En este desequilibrio límite, ya no es suficiente denunciar el sistema capitalista de actividad económica, sino analizar las capas sociales vulneradas desde la perspectiva interseccional que posibilite desalambrar los mundos del planeta.

Si cada dolor nos reconvierte tanto o más que la alegría, y estar triste forma parte de lo natural, acepto mi tristeza pensando que quizá allá donde se vaya tras la muerte haya playas de arena sin fantasmas para esa infancia perdida. Hoy, que los bancos de corales estrangulan el oxígeno, que el sol no llega a los pulmones y la vida se escapa en un abrir y cerrar acuerdos en los despachos de la UE, en plena connivencia de tratados asesinos, sin fruncir el gesto, sin arrugas visibles en los trajes que la formalidad de dirigir Europa exige, centenares de nuevas muertes flotan in memoriam, hundidas a 4.000 metros de profundidad en aguas de flujo turístico. Pasados varios días desde el naufragio, sin más rastro de supervivientes, se dedican a buscar culpables entre ellos, conculcando nuestro derecho a conocer la verdad mediante investigación que depure responsabilidades.

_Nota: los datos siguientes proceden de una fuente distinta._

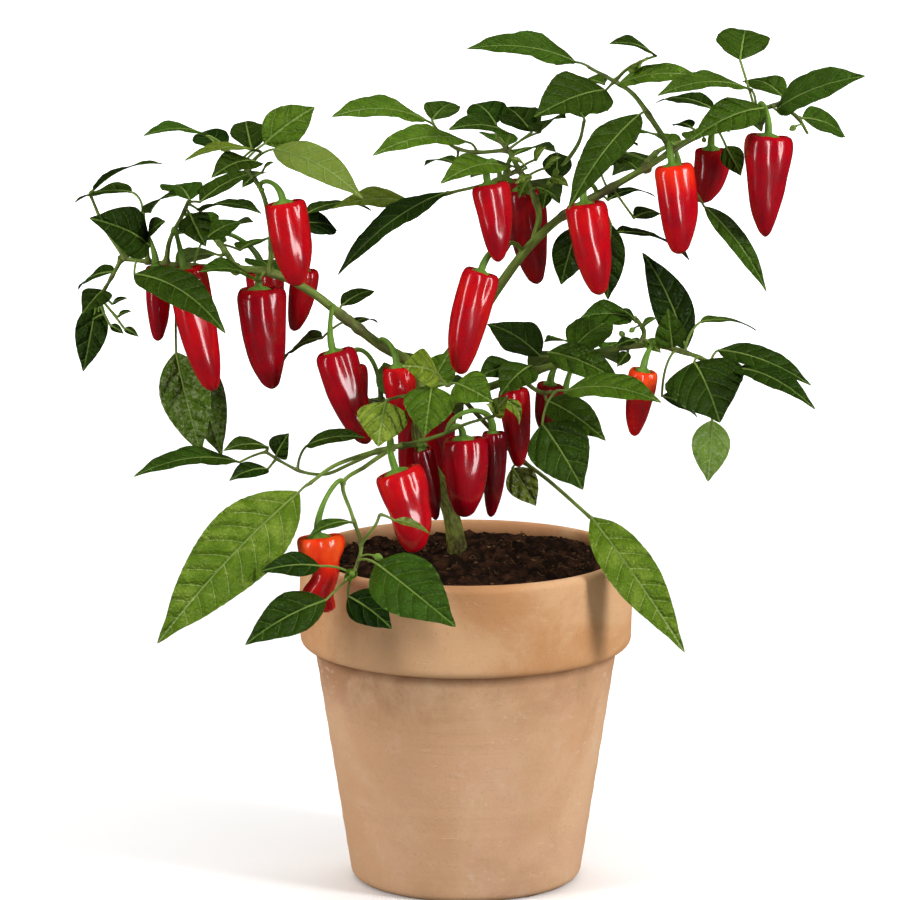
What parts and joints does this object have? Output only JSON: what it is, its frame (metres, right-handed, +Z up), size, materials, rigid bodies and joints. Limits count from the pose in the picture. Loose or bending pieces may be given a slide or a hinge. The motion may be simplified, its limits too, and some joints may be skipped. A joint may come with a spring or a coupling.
{
  "type": "potted chilli pepper plant",
  "caption": "Chilli pepper plant with a woody stem, leafy spreading shoots and hanging ripe pods, growing in soil in a round terracotta pot with a rolled rim.",
  "frame": {"origin": "centre of the pot's foot, on the surface the pot stands on", "axes": "+Z up along the pot's axis; -Y is the front of the plant as pictured, +X is to the right of it"},
  "size_m": [0.5236, 0.3334, 0.5695],
  "materials": {
    "terracotta": "unglazed fired clay, matt, with pale bloom and scuffs",
    "soil": "loose dark potting soil, rough",
    "stem": "green young bark, satin",
    "foliage": "living leaf, satin, veined",
    "red_pod": "waxy glossy skin of a ripe pod",
    "orange_pod": "waxy glossy skin of a ripening pod"
  },
  "bodies": {
    "root": {"pot": "terracotta", "soil": "soil", "trunk": "stem", "left_limb": "foliage", "right_limb": "foliage", "upper_centre_shoot": "foliage", "centre_shoot": "foliage", "lower_left_shoot": "foliage", "lower_right_shoot": "foliage", "back_shoot": "foliage", "pod_upper_left_1": "red_pod", "pod_upper_left_2": "red_pod", "pod_upper_left_3": "red_pod", "pod_upper_left_4": "red_pod", "pod_upper_left_5": "red_pod", "pod_upper_left_6": "red_pod", "pod_upper_left_7": "red_pod", "pod_upper_left_8": "red_pod", "pod_centre_1": "red_pod", "pod_right_1": "red_pod", "pod_right_2": "red_pod", "pod_right_3": "red_pod", "pod_right_4": "red_pod", "pod_right_5": "red_pod", "pod_upper_centre_1": "red_pod", "pod_upper_centre_2": "red_pod", "pod_upper_centre_3": "red_pod", "pod_centre_2": "red_pod", "pod_centre_3": "red_pod", "pod_centre_4": "red_pod", "pod_lower_left_1": "red_pod", "pod_lower_left_2": "orange_pod", "pod_lower_right_1": "red_pod", "pod_lower_right_2": "red_pod", "pod_lower_right_3": "orange_pod", "pod_lower_right_4": "red_pod", "pod_back_1": "red_pod", "pod_back_2": "red_pod", "pod_back_3": "red_pod"}
  },
  "joints": []
}
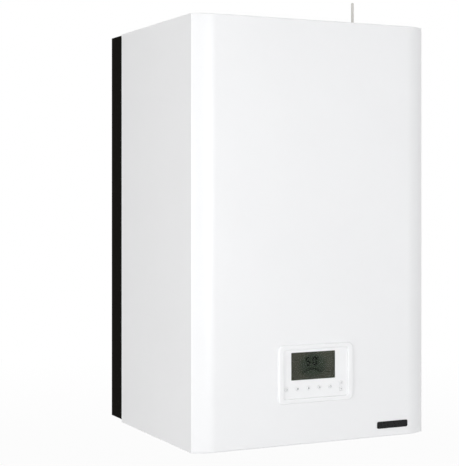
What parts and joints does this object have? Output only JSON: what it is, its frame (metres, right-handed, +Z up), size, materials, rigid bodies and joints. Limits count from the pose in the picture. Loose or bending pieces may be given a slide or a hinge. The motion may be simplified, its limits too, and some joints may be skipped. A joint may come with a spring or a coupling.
{
  "type": "wall hung electric combination boiler",
  "caption": "Tall wall-hung electric boiler for heating and hot tap water, with a lift-off front, a key and display panel, an aerial and pipe tails below.",
  "frame": {"origin": "centre of the flat back face, where it lies on the wall", "axes": "+Z up, +Y into the wall, so the front faces -Y; +X to the right as seen from the front"},
  "size_m": [0.5, 0.4338, 0.912],
  "materials": {
    "white_paint": "satin white powder coat",
    "grey_paint": "satin pale grey powder coat",
    "black_paint": "matt black powder coat",
    "zinc": "zinc plated sheet",
    "steel": "stainless steel",
    "brass": "cast and machined brass",
    "copper": "drawn copper, satin",
    "pump_paint": "dark red cataphoretic paint on cast iron",
    "foam": "moulded expanded foam",
    "red_paint": "gloss red paint",
    "white_plastic": "moulded white plastic",
    "black_plastic": "moulded black plastic",
    "red_plastic": "moulded red plastic",
    "blue_plastic": "moulded blue plastic",
    "aerial_plastic": "moulded beige-grey plastic",
    "display_glass": "clear tinted window",
    "lcd": "dark green-grey display",
    "board": "green circuit board",
    "badge_black": "gloss black plate, bare"
  },
  "bodies": {
    "casing": {"side_panel_left": "grey_paint", "side_panel_right": "grey_paint", "top_panel": "grey_paint", "bottom_panel": "grey_paint", "rear_frame": "black_paint", "wall_bracket": "zinc", "cover_screw_left": "zinc", "cover_screw_right": "zinc", "tank_shelf": "zinc", "electrical_tray": "zinc", "tank_shell": "steel", "element_flange": "steel", "plate_exchanger": "steel", "air_vent_body": "brass", "diverter_body": "brass", "relief_valve_body": "brass", "fill_valve_body": "brass", "tail_heating_flow": "brass", "tail_return": "brass", "tail_cold": "brass", "tail_hot": "brass", "pipe_heating_flow": "copper", "pipe_return": "copper", "pipe_cold": "copper", "pipe_hot": "copper", "pipe_expansion": "copper", "pump_volute": "pump_paint", "pump_motor": "pump_paint", "jacket_front": "foam", "jacket_rear": "foam", "expansion_vessel": "red_paint", "terminal_block": "white_plastic", "diverter_motor": "black_plastic", "flow_sensor_body": "black_plastic", "gauge_body": "black_plastic", "overheat_stat": "black_plastic", "cable_gland": "black_plastic", "antenna": "aerial_plastic", "main_board": "board"},
    "cover": {"front_cover": "white_paint", "panel_bezel": "white_plastic", "panel_face": "white_plastic", "display_window": "display_glass", "display_lcd": "lcd", "badge_plate": "badge_black"},
    "button_1": {"button_1": "white_plastic"},
    "button_2": {"button_2": "white_plastic"},
    "button_3": {"button_3": "white_plastic"},
    "button_4": {"button_4": "white_plastic"},
    "button_5": {"button_5": "white_plastic"},
    "button_up": {"button_up": "white_plastic"},
    "button_down": {"button_down": "white_plastic"},
    "pump_rotor": {"pump_rotor": "steel"},
    "diverter_stem": {"diverter_stem": "steel"},
    "flow_turbine": {"flow_turbine": "blue_plastic"},
    "relief_knob": {"relief_knob": "red_plastic"},
    "fill_lever": {"fill_lever": "blue_plastic"},
    "gauge_needle": {"gauge_needle": "red_plastic"},
    "air_vent_cap": {"air_vent_cap": "black_plastic"},
    "overheat_reset": {"overheat_reset": "red_plastic"}
  },
  "joints": [
    {"name": "cover_lift_off", "type": "slide", "parent": "casing", "child": "cover", "axis": [0, -1, 0], "range_m": [0, 0.25]},
    {"name": "button_1_press", "type": "slide", "parent": "cover", "child": "button_1", "axis": [0, 1, 0], "range_m": [0, 0.001], "stiffness_N_per_m": 400, "springref_m": -0.0005},
    {"name": "button_2_press", "type": "slide", "parent": "cover", "child": "button_2", "axis": [0, 1, 0], "range_m": [0, 0.001], "stiffness_N_per_m": 400, "springref_m": -0.0005},
    {"name": "button_3_press", "type": "slide", "parent": "cover", "child": "button_3", "axis": [0, 1, 0], "range_m": [0, 0.001], "stiffness_N_per_m": 400, "springref_m": -0.0005},
    {"name": "button_4_press", "type": "slide", "parent": "cover", "child": "button_4", "axis": [0, 1, 0], "range_m": [0, 0.001], "stiffness_N_per_m": 400, "springref_m": -0.0005},
    {"name": "button_5_press", "type": "slide", "parent": "cover", "child": "button_5", "axis": [0, 1, 0], "range_m": [0, 0.001], "stiffness_N_per_m": 400, "springref_m": -0.0005},
    {"name": "button_up_press", "type": "slide", "parent": "cover", "child": "button_up", "axis": [0, 1, 0], "range_m": [0, 0.001], "stiffness_N_per_m": 400, "springref_m": -0.0005},
    {"name": "button_down_press", "type": "slide", "parent": "cover", "child": "button_down", "axis": [0, 1, 0], "range_m": [0, 0.001], "stiffness_N_per_m": 400, "springref_m": -0.0005},
    {"name": "pump_spin", "type": "hinge", "parent": "casing", "child": "pump_rotor", "pos_m": [0.1038, -0.238, -0.1916], "axis": [0, 1, 0], "continuous": true},
    {"name": "diverter_slide", "type": "slide", "parent": "casing", "child": "diverter_stem", "axis": [0, -1, 0], "range_m": [0, 0.008]},
    {"name": "turbine_spin", "type": "hinge", "parent": "casing", "child": "flow_turbine", "pos_m": [-0.0062, -0.11, -0.33585], "axis": [0, 0, 1], "continuous": true},
    {"name": "relief_turn", "type": "hinge", "parent": "casing", "child": "relief_knob", "pos_m": [-0.1162, -0.11, -0.33], "axis": [0, 0, 1], "range_deg": [0, 90]},
    {"name": "fill_turn", "type": "hinge", "parent": "casing", "child": "fill_lever", "pos_m": [-0.03195, -0.11, -0.275], "axis": [0, -1, 0], "range_deg": [0, 90]},
    {"name": "needle_turn", "type": "hinge", "parent": "casing", "child": "gauge_needle", "pos_m": [0.19, -0.33, -0.4], "axis": [0, 0, 1], "range_deg": [0, 240]},
    {"name": "vent_turn", "type": "hinge", "parent": "casing", "child": "air_vent_cap", "pos_m": [0, -0.238, 0.3793], "axis": [0, 0, 1], "range_deg": [0, 330]},
    {"name": "reset_press", "type": "slide", "parent": "casing", "child": "overheat_reset", "axis": [0, 1, 0], "range_m": [0, 0.002], "stiffness_N_per_m": 500, "springref_m": -0.0005}
  ]
}
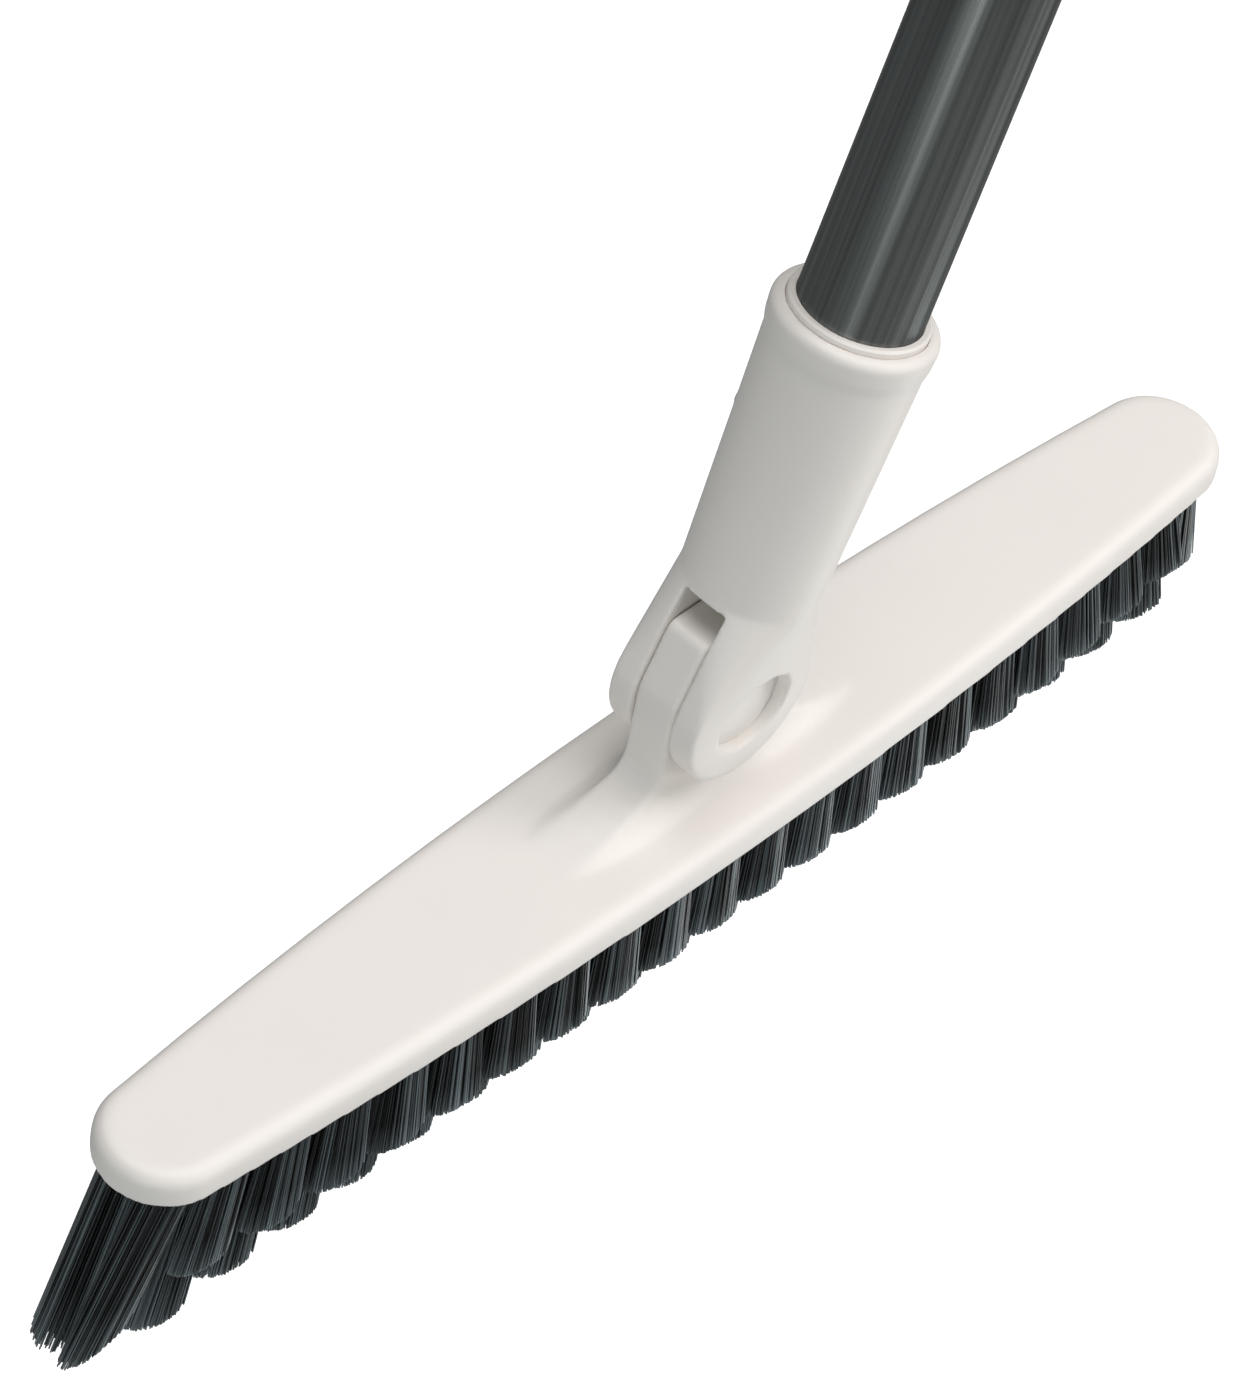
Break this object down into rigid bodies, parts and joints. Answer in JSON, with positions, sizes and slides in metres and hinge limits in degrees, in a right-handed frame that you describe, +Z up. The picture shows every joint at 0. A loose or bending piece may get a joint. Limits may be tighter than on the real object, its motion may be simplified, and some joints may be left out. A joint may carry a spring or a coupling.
{
  "type": "grout brush",
  "caption": "Long grout brush with a narrow swivelling head, V-trimmed charcoal bristles and a telescopic dark steel pole with a hang hole.",
  "frame": {"origin": "middle of the hang hole in the end cap at the top of the pole", "axes": "+Z up from the floor with the head level, +X along the head towards the side that the pole leans to, +Y across the head, along the swivel pin"},
  "size_m": [0.3284, 0.0348, 0.7802],
  "materials": {
    "cream_plastic": "satin moulded, lightly rounded edges",
    "dark_tube": "satin dark grey, faint lengthwise drawing lines",
    "bristle": "charcoal nylon filament, paler at the cut tips",
    "black_plastic": "satin",
    "soft_grip": "matte",
    "screw_steel": "plain"
  },
  "bodies": {
    "head": {"head_cover": "cream_plastic", "bristle_pad_near": "bristle", "bristle_pad_middle": "bristle", "bristle_pad_far": "bristle", "pad_screws": "screw_steel"},
    "lower": {"socket_fork": "cream_plastic", "pivot_pin": "cream_plastic", "pin_retainer": "cream_plastic", "pin_screw": "screw_steel", "friction_washers": "black_plastic", "socket_ferrule": "cream_plastic", "socket_screw": "screw_steel", "foot_plug": "black_plastic", "lower_tube": "dark_tube", "stem_plug": "black_plastic", "stem_clip": "screw_steel"},
    "slider": {"guide_bush": "cream_plastic"},
    "upper": {"upper_tube": "dark_tube", "collet": "black_plastic", "grip": "soft_grip", "end_cap": "cream_plastic", "cap_pin": "screw_steel"},
    "collar": {"lock_collar": "black_plastic"}
  },
  "joints": [
    {"name": "pole_slide", "type": "slide", "parent": "upper", "child": "slider", "axis": [-0.2419, 0, -0.9703], "range_m": [0, 0.4]},
    {"name": "pole_turn", "type": "hinge", "parent": "slider", "child": "lower", "pos_m": [-0.10209, 0, -0.40947], "axis": [0.2419, 0, 0.9703], "continuous": true},
    {"name": "head_swivel", "type": "hinge", "parent": "lower", "child": "head", "pos_m": [-0.17467, 0, -0.70055], "axis": [0, 1, 0], "range_deg": [-66, 94]},
    {"name": "collar_turn", "type": "hinge", "parent": "upper", "child": "collar", "pos_m": [-0.13233, 0, -0.53075], "axis": [0.2419, 0, 0.9703], "range_deg": [0, 120]}
  ]
}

Aunque Bruselas no es el único espacio donde las decisiones políticas lideran la muerte en esta Europa contemporánea. A la policía vasca no le basta interceptar la vida a las migradas con detenciones injustas, necesita saquearles los bienes materiales de sustento. Directrices de un establishment vasco, cuya prepotencia, en vez de aprender la lección de las urnas, utiliza la fuerza para combatir la desigualdad social.

Como herramienta civil, nos queda la desobediencia, no ser cómplices en reproducir el capitalismo a través de muertes por decreto.